INFORMATION SHOWN:
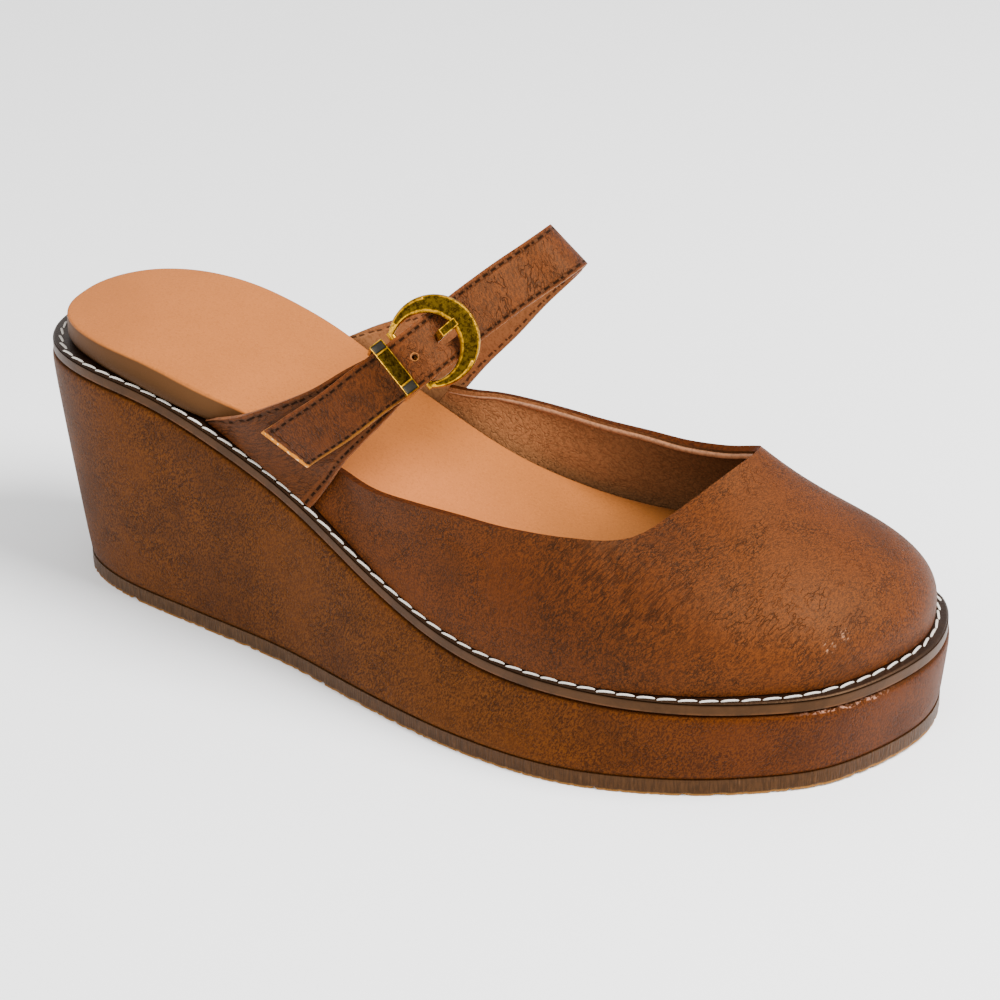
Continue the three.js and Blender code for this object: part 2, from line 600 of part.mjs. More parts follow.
// Puts a shape drawn as x forward along the strap, y across it, z outward, at a place on
// the route
function inFrame(geometry, frame, forward, across, out) {
  const matrix = new THREE.Matrix4().makeBasis(frame.forward, frame.across.clone().negate(), frame.out);
  matrix.setPosition(frame.point.clone()
    .addScaledVector(frame.forward, forward)
    .addScaledVector(frame.across, across)
    .addScaledVector(frame.out, out));
  return geometry.clone().applyMatrix4(matrix);
}

// The horseshoe ring rises from the bar to lie on the strap beyond the prong hole. Its
// section runs from the inner edge, 0, to the outer edge, 1, between half heights of 1.
const RING_SECTION = [
  [0, 0], [0.04, 0.6], [0.16, 1], [0.84, 1], [0.96, 0.6],
  [1, 0], [0.96, -0.6], [0.84, -1], [0.16, -1], [0.04, -0.6],
];
const RING_FAR = RING_REACH + RING_RADIUS;
const RING_MIDDLE = (RING_FAR + RING_HOLE_REACH + RING_HOLE_RADIUS) / 2;

// The strap's outer face seen from the bar: its height above the bar's frame at a reach
function strapTop(reach) {
  const frame = barFrame();
  let low = BAR_ROW;
  let high = BAR_ROW + 3;
  for (let i = 0; i < 30; i += 1) {
    const middle = (low + high) / 2;
    if (place(routeFrame(middle), 0, 0).sub(frame.point).dot(frame.forward) < reach) low = middle;
    else high = middle;
  }
  return place(routeFrame(low), 0, strapLift(low) + STRAP_WALL).sub(frame.point).dot(frame.out);
}

// The ring leans just enough to clear the strap from the hole's widest part to its far side
function ringTilt() {
  const from = RING_HOLE_REACH + Math.sqrt(Math.max(0, RING_HOLE_RADIUS ** 2 - (STRAP_WIDTH / 2 + GAP) ** 2));
  const reaches = [from, (from + RING_MIDDLE) / 2, RING_MIDDLE, RING_FAR];
  return Math.max(...reaches.map((reach) => {
    const over = strapTop(reach) + GAP + RING_THICK / 2 - BAR_OFFSET;
    return Math.atan2(over, reach);
  }));
}

function buckleFrame() {
  const outerAngle = Math.acos(-RING_REACH / RING_RADIUS);
  const innerAngle = Math.acos(-RING_HOLE_REACH / RING_HOLE_RADIUS);
  const steps = 40;
  const sections = Array.from({ length: steps + 1 }, (_, i) => {
    const turn = 2 * i / steps - 1;
    const onOuter = vec(RING_REACH, 0, 0)
      .add(vec(Math.cos(turn * outerAngle), Math.sin(turn * outerAngle), 0).multiplyScalar(RING_RADIUS));
    const onInner = vec(RING_HOLE_REACH, 0, 0)
      .add(vec(Math.cos(turn * innerAngle), Math.sin(turn * innerAngle), 0).multiplyScalar(RING_HOLE_RADIUS));
    return RING_SECTION.map(([width, height]) => {
      const point = onInner.clone().lerp(onOuter, width);
      point.z = height * RING_THICK / 2;
      return point;
    });
  });
  const ring = ringSolid(sections);
  ring.rotateY(-ringTilt());
  const chord = Math.sqrt(RING_RADIUS ** 2 - RING_REACH ** 2);
  const bar = new THREE.CylinderGeometry(BAR_RADIUS, BAR_RADIUS, 2 * chord - 0.4, 14);
  return inFrame(joined(ring, bar), barFrame(), 0, 0, BAR_OFFSET);
}

function buckleProng() {
  const loop = BAR_RADIUS + GAP + LOOP_WALL;
  const half = PRONG_THICK / 2;
  const leave = Math.asin(half / loop);
  const tilt = ringTilt();
  const onRing = (reach, over) => [
    reach * Math.cos(tilt) - over * Math.sin(tilt),
    reach * Math.sin(tilt) + over * Math.cos(tilt),
  ];
  const under = RING_THICK / 2 + GAP;
  const rim = RING_HOLE_REACH + RING_HOLE_RADIUS;
  const bend = PRONG_HOLE - HOLE_LENGTH / 2;
  const shape = new THREE.Shape();
  shape.absarc(0, 0, loop, leave, 2 * Math.PI - leave, false);
  shape.lineTo(bend, -half);
  shape.lineTo(...onRing(rim - 1, under));
  shape.lineTo(...onRing(RING_MIDDLE + 1, under));
  shape.lineTo(...onRing(RING_MIDDLE + 1, under + PRONG_THICK));
  shape.lineTo(...onRing(rim - 1.6, under + PRONG_THICK));
  shape.lineTo(bend - PRONG_THICK / 2, half);
  shape.closePath();
  const eye = new THREE.Path();
  eye.absarc(0, 0, BAR_RADIUS + GAP, 0, 2 * Math.PI, true);
  shape.holes.push(eye);
  const prong = new THREE.ExtrudeGeometry(shape, { depth: PRONG_WIDTH, bevelEnabled: false, curveSegments: 20 });
  prong.translate(0, 0, -PRONG_WIDTH / 2);
  prong.rotateX(Math.PI / 2);
  return inFrame(prong, barFrame(), 0, 0, BAR_OFFSET);
}

// The keeper: a metal loop round the strap and the base, just below the bar
function keeperLoop() {
  const low = BASE_WALL - 2 * LOOP_OUTER - 2 * GAP;
  const high = STRAP_OUTER + 2 * GAP;
  const half = STRAP_WIDTH / 2 + 2 * GAP;
  const outer = new THREE.BoxGeometry(KEEPER_WIDTH, 2 * (half + KEEPER_WALL), high - low + 2 * KEEPER_WALL);
  const hole = new THREE.BoxGeometry(2 * KEEPER_WIDTH, 2 * half, high - low);
  const frame = barFrame();
  return inFrame(cut(outer, hole), frame, -KEEPER_PLACE, 0, (high + low) / 2);
}

// Finishes
const finish = (color, roughness, metalness = 0) => ({ color, roughness, metalness });
const LEATHER = finish(0x8a5029, 0.55);
const STRAP_LEATHER = finish(0x7d4526, 0.55);
const WEDGE_LEATHER = finish(0x7a4526, 0.55);
const WELT_BROWN = finish(0x2c1a12, 0.5);
const BAND_BROWN = finish(0x6b4a35, 0.5);
const RUBBER = finish(0x5c4c38, 0.6);
const FOOTBED_TAN = finish(0xc99670, 0.7);
const BRASS = finish(0x8a7128, 0.35, 1);

const PIECES = [
  ['outsole', outsole, RUBBER],
  ['wedge', wedge, WEDGE_LEATHER],
  ['midsole_band', midsoleBand, BAND_BROWN],
  ['welt', welt, WELT_BROWN],
  ['footbed', footbed, FOOTBED_TAN],
  ['vamp', vamp, LEATHER],
  ['lateral_strap_base', lateralBase, STRAP_LEATHER],
  ['medial_strap_base', medialBase, STRAP_LEATHER],
  ['instep_strap', instepStrap, STRAP_LEATHER],
  ['buckle_frame', buckleFrame, BRASS],
  ['buckle_prong', buckleProng, BRASS],
  ['keeper_loop', keeperLoop, BRASS],
];

const clog = new THREE.Group();
for (const [name, make, look] of PIECES) {
  const mesh = new THREE.Mesh(make(), new THREE.MeshStandardMaterial(look));
  mesh.name = name;
  clog.add(mesh);
}

// The origin is on the floor, at the middle of the shoe's length and width
const bounds = new THREE.Box3().setFromObject(clog);
const middle = bounds.getCenter(vec(0, 0, 0));
for (const mesh of clog.children) {
  mesh.position.set(-middle.x, -middle.y, -bounds.min.z);
}

export default clog;
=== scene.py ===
import math

import bmesh
import bpy
from bpy.props import FloatProperty, FloatVectorProperty, PointerProperty
from mathutils import Matrix, Vector, noise


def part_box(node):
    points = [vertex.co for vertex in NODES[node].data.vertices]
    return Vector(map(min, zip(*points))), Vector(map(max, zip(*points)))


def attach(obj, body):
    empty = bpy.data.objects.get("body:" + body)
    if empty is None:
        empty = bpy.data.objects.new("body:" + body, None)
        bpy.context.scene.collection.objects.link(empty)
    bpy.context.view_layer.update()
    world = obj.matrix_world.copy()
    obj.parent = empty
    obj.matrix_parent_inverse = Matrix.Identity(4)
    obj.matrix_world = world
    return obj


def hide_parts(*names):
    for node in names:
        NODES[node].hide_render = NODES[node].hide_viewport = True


bl_info = {
    "name": "Wedge clog",
    "version": (1, 0, 0),
    "blender": (4, 5, 0),
    "location": "3D View > Sidebar > Clog",
    "description": "Dresses the wedge clog's solids in leather, thread, rubber and brass",
    "category": "Add Mesh",
}

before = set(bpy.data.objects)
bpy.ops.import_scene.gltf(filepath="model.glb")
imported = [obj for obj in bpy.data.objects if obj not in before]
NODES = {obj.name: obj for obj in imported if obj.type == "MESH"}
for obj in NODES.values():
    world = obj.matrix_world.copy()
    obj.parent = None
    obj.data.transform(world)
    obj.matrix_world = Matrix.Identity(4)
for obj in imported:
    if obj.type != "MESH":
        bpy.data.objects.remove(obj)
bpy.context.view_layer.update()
MM = 0.001


# Settings that a user would change

def colour(name, description, default):
    return FloatVectorProperty(
        name=name, description=description, subtype="COLOR", size=4, min=0, max=1,
        default=(*default, 1),
    )


def length(name, description, default):
    return FloatProperty(
        name=name, description=description, unit="LENGTH", min=0, precision=5, default=default * MM)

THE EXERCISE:
What are the exact lines from the beginning of the material through the line containing "const RING_MIDDLE = (RING_FAR"? Write out those lines alone.

RESPONSE BELOW:
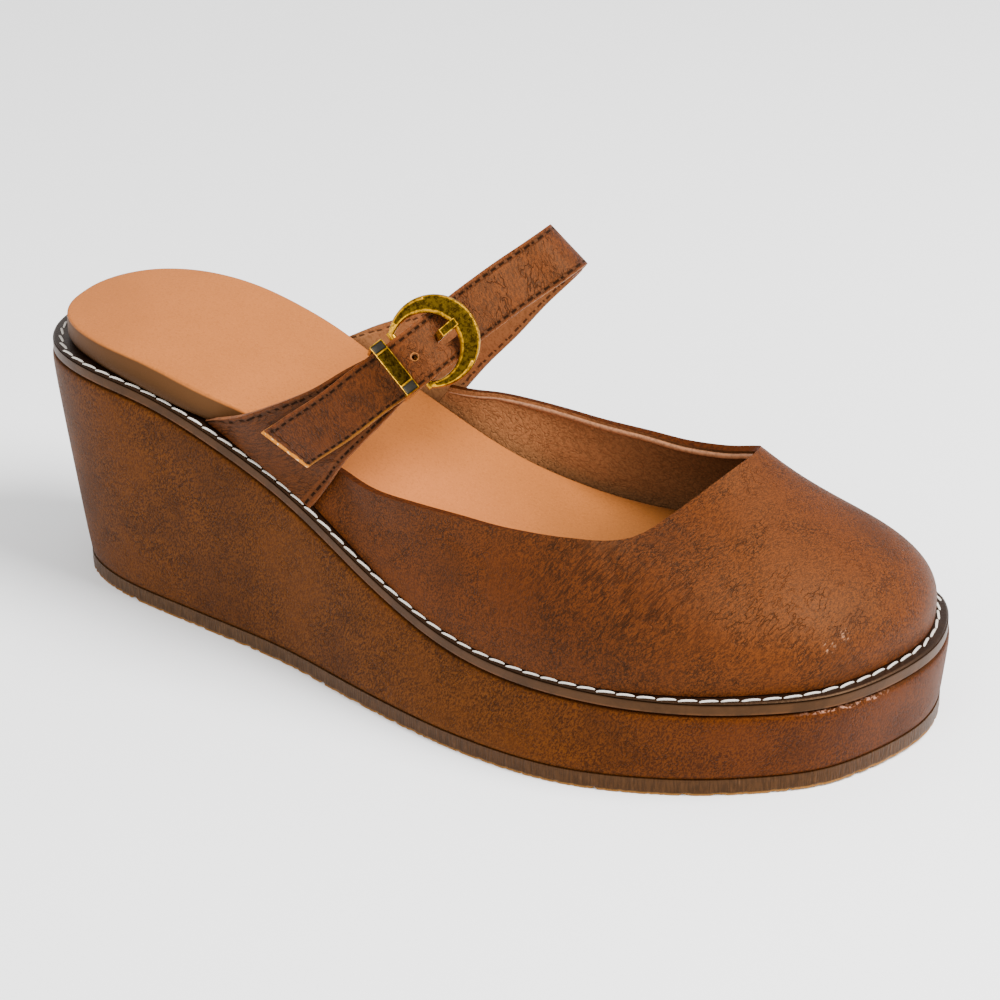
Continue the three.js and Blender code for this object: part 2, from line 600 of part.mjs. More parts follow.
// Puts a shape drawn as x forward along the strap, y across it, z outward, at a place on
// the route
function inFrame(geometry, frame, forward, across, out) {
  const matrix = new THREE.Matrix4().makeBasis(frame.forward, frame.across.clone().negate(), frame.out);
  matrix.setPosition(frame.point.clone()
    .addScaledVector(frame.forward, forward)
    .addScaledVector(frame.across, across)
    .addScaledVector(frame.out, out));
  return geometry.clone().applyMatrix4(matrix);
}

// The horseshoe ring rises from the bar to lie on the strap beyond the prong hole. Its
// section runs from the inner edge, 0, to the outer edge, 1, between half heights of 1.
const RING_SECTION = [
  [0, 0], [0.04, 0.6], [0.16, 1], [0.84, 1], [0.96, 0.6],
  [1, 0], [0.96, -0.6], [0.84, -1], [0.16, -1], [0.04, -0.6],
];
const RING_FAR = RING_REACH + RING_RADIUS;
const RING_MIDDLE = (RING_FAR + RING_HOLE_REACH + RING_HOLE_RADIUS) / 2;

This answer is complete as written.